Nothing is more offensive to locals than tourists coming into shops, bars, and restaurants without shoes, shirts or pants on! This is especially common in La Barceloneta and other waterside ‘hoods. Spaniards and Catalans are laid-back about dress and lifestyle, but mealtime is sacred. They may be anything-goes while on the beach (there is no body shame here, and topless or nude sunbathing is common), but once you’ve left the shoreline it’s time to get dressed.
Another tip: wear your sandals. You might think that it’s all good to walk barefoot back to your beachside hotel after a morning on the sand, but you’re likely to step in A) dog doo doo B) wads of spit C) recently flicked cigarette butts D) garbage in general or E) the leftovers of someone’s fallen ice cream cone.

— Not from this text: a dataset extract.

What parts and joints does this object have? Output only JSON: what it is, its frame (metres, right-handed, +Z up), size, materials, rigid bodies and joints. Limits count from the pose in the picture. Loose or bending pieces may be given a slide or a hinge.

The sidewalk may look clean with your Ray-Bans on, but it’s probably not.
Locals don’t tend to chat with random people on the metro, or in line at the grocery store, or even at the bar. They tend to stick to their established friend circle. That said, don’t be afraid strike up a conversation with someone. Just because they don’t tend to initiate, does not mean they are not open to talking to you.
You might also come across some unfriendliness in restaurants. Servers in Barcelona can get a bad rap for being grumpy and sometimes dishing out rough customer service. Although this can happen (and it will, probably at some point during your trip), it’s also important to remember that waiters don’t work for tips, and perhaps that has something to do with it. Big city attitude is also part of the issue. Outside Barcelona in smaller villages, service tends to be better and smiles are offered more readily. On the plus side, turning tables is almost non-existent in Spain, so no one will rush you out the door.

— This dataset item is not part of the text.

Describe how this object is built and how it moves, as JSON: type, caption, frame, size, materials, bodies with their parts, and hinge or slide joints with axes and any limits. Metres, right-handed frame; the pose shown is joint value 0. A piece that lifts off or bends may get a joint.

Wait, no. Or yes? Technically you are in Spain when visiting Barcelona; but look up and scan the balconies. You’ll see many Catalan independence flags hanging all over town. Catalonia is a region of Spain whose government is currently trying to separate it from the rest of Iberia.
Nope. Some do, some don’t. It’s complicated. What most people want in Barcelona and Catalonia is more local control over where tax euros end up, and even more important, work. There is still very high unemployment all over Spain. Separatists have always been active in Catalonia (as well as the Basque Country, Galicia, and even in Andalusia), but since the 2008 election of conservative president Rajoy, the issue has become increasingly hot. Want to get the locals talking? Ask them about independence while visiting for a lively conversation, as almost no one is apathetic about the subject.
Yes and no, because compared to the south of Spain it certainly is. Compared to Northern Europe, it’s not even close. Compared to Madrid, it’s about even. The holy trinity of olive oil, wine and cheese are inexpensive, excellent and abundant. Eating out can be very friendly to your wallet if you stick to tapas and local restaurants, and the fabulous food markets have tons of bargains. And while tickets to get into many of Barcelona’s famous sights can be pricey, you don’t have to visit every single Gaudí building to get a feel for the city.
Then there is the cost of sleeping. While it’s easy to spend more than $100 a night on a hotel room in downtown, you can still find plenty of hotel bargains all over the city and even cozy digs for under $70.
You’ll see lots of people on La Rambla drinking pitchers of sangria and tucking into platters of neon-yellow paella. Avoid this tourist tradition if you can. Locals do not usually drink sangria, and though they do enjoy paella at local spots, you would never find them digging into a platter of the frozen stuff served along the main tourists routes. Instead have a glass of some of the best wine in the world at a local wine bar, as Spain is revered for its reds and whites. Or even better, order a bottle of sparkling cava. It’s very affordable and produced in nearby Penedès.
One generalization that is no myth is the Spanish love of fiesta. No matter where you go in Spain, whether it’s Catalonia or the Basque Country or Madrid, you’ll find people celebrating life.